Try using a white 5-gal pail for water changes, and you'll probably see
the brownish tint in your aquarium water. You may possibly see colour in
your tap water too, which is why they sell activated carbon filters for
drinking water (removes taste, odour, colour).
Steve



I have a tap water filter, but consider it a waste except its separate
spigot is handy to fill a glass. Otherwise I see or taste no
difference from the straight tap water. I suppose some community
water needs extra filtration.

I used to change out the charcoal in my filters. In fact I still have
a large bag of activated charcoal I am not using, but keep "just in
case." I also have Whisper Junior filters with carbon packages. I
just don't use the carbon.

I change water in my 10 gallon tanks with a 2 gallon white pail. The
only color I notice is due to sediment or milkyness when I had a
"cycling" problem. The 29 and 75 gallon tanks show discoloration
plainly by viewing from the end. I use to have water clarity
problems, but not in the last 6 months and even in the past never
bothered by a brown color.

Carbon is an element common to all life forms. Particular carbon
sources which lead to the brown coloration would be my focus even if
the charcoal did remove the color. What is in the tank that is
leading to the color? I might even find a brown coloration good
contrast to some fish and wouldn't bother with it if I convinced
myself it wasn't harmful.

I have a nagging thought in my head, brown coloration and some kind of
moss or wood.

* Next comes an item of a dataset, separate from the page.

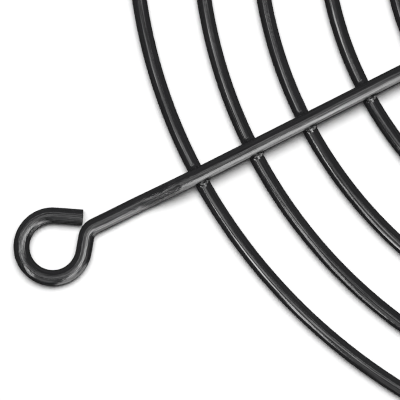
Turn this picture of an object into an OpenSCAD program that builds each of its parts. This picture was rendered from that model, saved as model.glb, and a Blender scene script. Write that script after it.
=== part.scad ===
// Wire finger guard for a 120 mm cooling fan.
// Concentric ring wires lie flat, and radial spoke wires cross over them and
// are welded on. Outside the largest ring each spoke steps down to the level
// of the rings and is curled into an open eye for the fan's corner screw.
// Origin: middle of the guard, on the plane it lies on. +Z is the spoke side.

/* [Fan] */
// Distance between neighbouring screw holes of the fan
hole_spacing = 105; // [104.5:0.1:105.5]

/* [Ring wires] */
// Thickness of the ring wire
ring_wire_d = 1.5; // [1.2:0.05:1.6]
// Mean diameter of the outer ring
outer_ring_d = 115; // [114:0.5:116]
// Mean diameter of the second ring
ring_2_d = 102.5; // [101:0.5:104]
// Mean diameter of the third ring
ring_3_d = 90; // [88.5:0.5:91.5]
// Mean diameter of the fourth ring
ring_4_d = 76.2; // [74.7:0.1:77.7]
// Mean diameter of the fifth ring
ring_5_d = 63; // [61.5:0.5:64.5]
// Mean diameter of the sixth ring
ring_6_d = 50; // [48.5:0.5:51.5]
// Mean diameter of the seventh ring
ring_7_d = 37; // [35.5:0.5:38.5]
// Mean diameter of the inner ring
inner_ring_d = 24; // [23:0.5:26]

/* [Spoke wires] */
// Thickness of the spoke wire
spoke_wire_d = 1.6; // [1.4:0.05:1.8]
// Depth that a spoke is pressed into each ring by the weld
weld_set_down = 0.15; // [0.05:0.05:0.25]
// How far a spoke's inner end reaches past the middle of the inner ring's wire
inner_overhang = 1.5; // [1:0.1:3]

/* [Step down to the eye] */
// Distance from the outer ring's middle line to the corner where the step starts
step_start = 2.7; // [2.6:0.1:3.5]
// Slope of the step
step_angle = 22.7; // [22:0.1:30]
// Bend radius of the step's two corners, at the wire's middle line
step_bend_r = 2; // [1.6:0.1:2.4]
// How far the underside of the eye stays above the underside of the rings
eye_lift = 0; // [0:0.05:0.3]

/* [Eye] */
// Clear width of the eye for the screw
eye_bore_d = 4.9; // [4.4:0.1:5.2]
// Angle at which the wire turns off the spoke to run onto the eye
eye_lead_angle = 53.7; // [50:0.1:57]
// Angle that the wire is curled through round the screw
eye_curl = 264.28; // [255:0.01:264.5]
// Bend radius where the wire turns off the spoke, at its middle line
eye_bend_r = 1; // [0.9:0.1:1.2]
// Straight length after the curl, up to the cut end
eye_tail = 2.9; // [0.5:0.1:2.9]

/* [Hidden] */
$fn = 64;
black_coat = [0.06, 0.06, 0.065];

ring_z = ring_wire_d / 2;
spoke_z = ring_wire_d + spoke_wire_d / 2 - weld_set_down;
eye_z = spoke_wire_d / 2 + eye_lift;
spoke_start = inner_ring_d / 2 - inner_overhang;

// The step: two equal corners and the slope between them.
step_drop = spoke_z - eye_z;
step_cut = step_bend_r * tan(step_angle / 2);
step_from = outer_ring_d / 2 + step_start;
step_slope = step_drop / sin(step_angle);
step_to = step_from + step_drop / tan(step_angle);

// The eye: its middle line is a circle round the screw, and the wire runs onto
// it along a line that leaves the spoke's own line at eye_corner.
eye_from_centre = hole_spacing / 2 * sqrt(2);
eye_r = eye_bore_d / 2 + spoke_wire_d / 2;
eye_corner = eye_from_centre - eye_r / sin(eye_lead_angle);
eye_cut = eye_bend_r * tan(eye_lead_angle / 2);
eye_lead = eye_r / tan(eye_lead_angle) - eye_cut;

// Each of the next modules makes one stretch of round wire that starts at the
// origin and runs along +X, and puts its children at that stretch's far end.
module run(length, d) {
    rotate([0, 90, 0]) cylinder(h = length, d = d);
    translate([length, 0, 0]) children();
}

module turn_left(r, angle, d) {
    translate([0, r, 0]) {
        rotate([0, 0, -90])
            rotate_extrude(angle = angle) translate([r, 0]) circle(d = d);
        rotate([0, 0, angle]) translate([0, -r, 0]) children();
    }
}

module turn_right(r, angle, d) {
    mirror([0, 1, 0])
        turn_left(r, angle, d)
            mirror([0, 1, 0]) children();
}

module turn_down(r, angle, d) {
    rotate([90, 0, 0])
        turn_right(r, angle, d)
            rotate([-90, 0, 0]) children();
}

module turn_up(r, angle, d) {
    rotate([90, 0, 0])
        turn_left(r, angle, d)
            rotate([-90, 0, 0]) children();
}

// The straight part of a spoke, over the rings. It also marks the rings.
module spoke_bar(length) {
    translate([spoke_start, 0, spoke_z]) run(length, spoke_wire_d);
}

module spoke() {
    d = spoke_wire_d;
    translate([spoke_start, 0, spoke_z])
        run(step_from - step_cut - spoke_start, d)
            turn_down(step_bend_r, step_angle, d)
                run(step_slope - 2 * step_cut, d)
                    turn_up(step_bend_r, step_angle, d)
                        run(eye_corner - eye_cut - step_to - step_cut, d)
                            turn_left(eye_bend_r, eye_lead_angle, d)
                                run(eye_lead, d)
                                    turn_right(eye_r, eye_curl, d)
                                        run(eye_tail, d);
}

// One ring wire, with the four shallow marks that the welded spokes leave.
module ring(mean_d) {
    color(black_coat)
        difference() {
            translate([0, 0, ring_z])
                rotate_extrude($fn = 160)
                    translate([mean_d / 2, 0]) circle(d = ring_wire_d, $fn = 32);
            for (corner = [45 : 90 : 315])
                rotate([0, 0, corner])
                    translate([mean_d / 2 - 2, 0, spoke_z])
                        rotate([0, 90, 0]) cylinder(h = 4, d = spoke_wire_d);
        }
}

module outer_ring() { ring(outer_ring_d); }
module ring_2() { ring(ring_2_d); }
module ring_3() { ring(ring_3_d); }
module ring_4() { ring(ring_4_d); }
module ring_5() { ring(ring_5_d); }
module ring_6() { ring(ring_6_d); }
module ring_7() { ring(ring_7_d); }
module inner_ring() { ring(inner_ring_d); }

module spoke_right_rear() { color(black_coat) rotate([0, 0, 45]) spoke(); }
module spoke_left_rear() { color(black_coat) rotate([0, 0, 135]) spoke(); }
module spoke_left_front() { color(black_coat) rotate([0, 0, 225]) spoke(); }
module spoke_right_front() { color(black_coat) rotate([0, 0, 315]) spoke(); }

outer_ring();
ring_2();
ring_3();
ring_4();
ring_5();
ring_6();
ring_7();
inner_ring();
spoke_right_rear();
spoke_left_rear();
spoke_left_front();
spoke_right_front();
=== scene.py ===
# Looks of the wire fan guard: every wire is swept here as its own mesh round
# the middle line that the frame gives it, with the weld fillets, bends, cut
# ends and drawing lines of real coated wire.
import math

import bpy
import numpy as np
from mathutils import Matrix, Vector


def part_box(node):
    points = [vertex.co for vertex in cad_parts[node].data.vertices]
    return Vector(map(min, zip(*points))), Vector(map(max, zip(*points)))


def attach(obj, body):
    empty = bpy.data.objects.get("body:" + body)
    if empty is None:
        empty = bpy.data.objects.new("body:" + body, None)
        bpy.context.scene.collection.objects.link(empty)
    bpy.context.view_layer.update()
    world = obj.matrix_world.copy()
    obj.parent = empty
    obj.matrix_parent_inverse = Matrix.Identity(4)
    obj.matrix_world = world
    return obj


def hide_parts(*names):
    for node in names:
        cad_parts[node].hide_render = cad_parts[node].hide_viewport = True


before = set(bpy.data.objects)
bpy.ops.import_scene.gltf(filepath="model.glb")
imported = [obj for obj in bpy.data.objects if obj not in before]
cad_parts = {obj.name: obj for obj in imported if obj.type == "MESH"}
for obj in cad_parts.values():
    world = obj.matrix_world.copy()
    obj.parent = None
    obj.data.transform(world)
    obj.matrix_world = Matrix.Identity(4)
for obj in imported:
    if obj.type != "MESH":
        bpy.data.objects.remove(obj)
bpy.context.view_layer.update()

MM = 0.001
RING_NAMES = ["outer_ring", "ring_2", "ring_3", "ring_4",
              "ring_5", "ring_6", "ring_7", "inner_ring"]
SPOKES = {"spoke_right_rear": 45.0, "spoke_left_rear": 135.0,
          "spoke_left_front": 225.0, "spoke_right_front": 315.0}

RING_R = 0.765         # ring wire with its coat: radius, mm
SPOKE_R = 0.835        # spoke wire with its coat
RING_Z = 0.765
SPOKE_Z = 2.125
EYE_Z = 0.835
CAD_RING_R = 0.75      # the bare ring wire in the frame


def ring_mean(name):
    lo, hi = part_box(name)
    outer = (hi.x - lo.x + hi.y - lo.y) / 4 / MM
    return round((outer - CAD_RING_R) / 0.05) * 0.05


RING_MEAN = {n: ring_mean(n) for n in RING_NAMES}

# ---------------------------------------------------------------- irregularity
# A real guard is a little out of true: each ring is slightly out of round.
# name: (off centre by, mm, towards; size of the 2-lobe part, its angle; size of the 3-lobe part, its angle)
OUT_OF_ROUND = {
    "outer_ring": (0.04, 48.3, 0.316, -12.9, 0.328, -38.3),
    "ring_2": (0.06, 48.3, 0.04, -35.4, 0.02, -12.3),
    "ring_3": (0.075, 48.3, 0.064, 15.0, 0.077, -42.3),
    "ring_4": (0.1, 48.3, 0.093, 1.1, 0.134, -48.3),
    "ring_5": (0.06, 80.0, 0.05, 20.0, 0.03, 70.0),
    "ring_6": (0.05, 20.0, 0.05, 110.0, 0.03, 10.0),
    "ring_7": (0.04, 120.0, 0.05, 65.0, 0.02, 40.0),
    "inner_ring": (0.04, 310.0, 0.04, 150.0, 0.02, 80.0),
}
# Where each ring's own butt weld is, in degrees round the guard.
RING_SEAM = {"outer_ring": 98.0, "ring_2": 262.0, "ring_3": 81.0, "ring_4": 277.0,
             "ring_5": 102.0, "ring_6": 254.0, "ring_7": 84.0, "inner_ring": 275.0}

rng = np.random.default_rng(20120)


def ring_radius(name, theta):
    a1, p1, a2, p2, a3, p3 = OUT_OF_ROUND[name]
    return (RING_MEAN[name] + a1 * np.cos(theta - math.radians(p1)) + a2 * np.cos(2 * (theta - math.radians(p2)))
            + a3 * np.cos(3 * (theta - math.radians(p3))))


# Sideways set of each spoke (mm) at a distance x from the centre: an even
# shift where it was stepped down, and a slow wander.
SPOKE_WANDER = {"spoke_right_rear": (-0.06, 0.05, 0.6), "spoke_left_rear": (0.04, 0.04, 2.3),
                "spoke_left_front": (0.110, 0.012, 3.0), "spoke_right_front": (0.05, 0.05, 4.4)}


def spoke_side(name, x):
    shift, amp, ph = SPOKE_WANDER[name]
    x = np.asarray(x)
    t = np.clip((66.0 - x) / 7.5, 0, 1)
    lead = np.clip((72.0 - x) / 5.0, 0, 1) * 0.06
    return (shift + amp * np.sin(2 * math.pi * x / 62.0 + ph)) * t * t * (3 - 2 * t) + lead


# Each weld: how far the squeezed metal's middle lies outward along the spoke and
# sideways, its half sizes, the blend radius, and the bead pressed out at one
# corner (outward, sideways, half width).
WELDS = {}
for s_name, s_deg in SPOKES.items():
    for r_name in RING_NAMES:
        WELDS[(r_name, s_name)] = dict(
            du=float(rng.uniform(-0.16, 0.16)), dv=float(rng.uniform(-0.16, 0.16)),
            ru=float(rng.uniform(0.82, 0.92)), rv=float(rng.uniform(0.80, 0.90)),
            rz=float(rng.uniform(0.26, 0.34)), k=float(rng.uniform(0.50, 0.66)),
            bead=(float(rng.choice([-1.0, 1.0]) * rng.uniform(0.50, 0.66)),
                  float(rng.choice([-1.0, 1.0]) * rng.uniform(0.60, 0.74)), float(rng.uniform(0.32, 0.42))))
for r_name, du, dv, ru, rv, k, bead in (
        ("outer_ring", -0.04, 0.02, 0.86, 0.84, 0.66, (-0.46, 0.64, 0.40)),
        ("ring_2", -0.06, 0.00, 0.86, 0.82, 0.64, (-0.56, 0.62, 0.40)),
        ("ring_3", -0.04, 0.01, 0.85, 0.82, 0.64, (-0.52, 0.62, 0.38)),
        ("ring_4", -0.04, 0.00, 0.86, 0.82, 0.66, (-0.56, 0.62, 0.41))):
    WELDS[(r_name, "spoke_left_front")].update(du=du, dv=dv, ru=ru, rv=rv, k=k, rz=0.30, bead=bead)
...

Anyone else connect those together?

dick

Dick,
Reading the links you provided, and others found via google I interpret
that tannins, etc as from bogwood and peat can colour the water, and
that these are the same as, or similar to, D.O.C. Also, fish food,
waste, and dead plant material eventually become dissolved organic
carbon. That is, unless you remove them by gravel siphoning, cleaning
the filter, and so forth.

I think that a bit of colour in the water is not a problem; however
activated carbon will remove it, making old change water more clear than
tap water. The colour of the water from my aquariums varies, but the
only one with totally colourless water is the one, in which I'm using
carbon filtration. The most coloration is water from a 15-gallon tank
having Eclipse bio-wheel filtration and two pretty big Comet Shibunkin
goldfish. This goldfish tank's water (in a white bucket) appears quite
reddish, as though there's some oxidation. This is my only biowheel, and
there is no carbon: I use foam instead of the carbon-filled filter pads
that are sold for this unit.

By the way, thanks for the link to Maine.edu; interesting.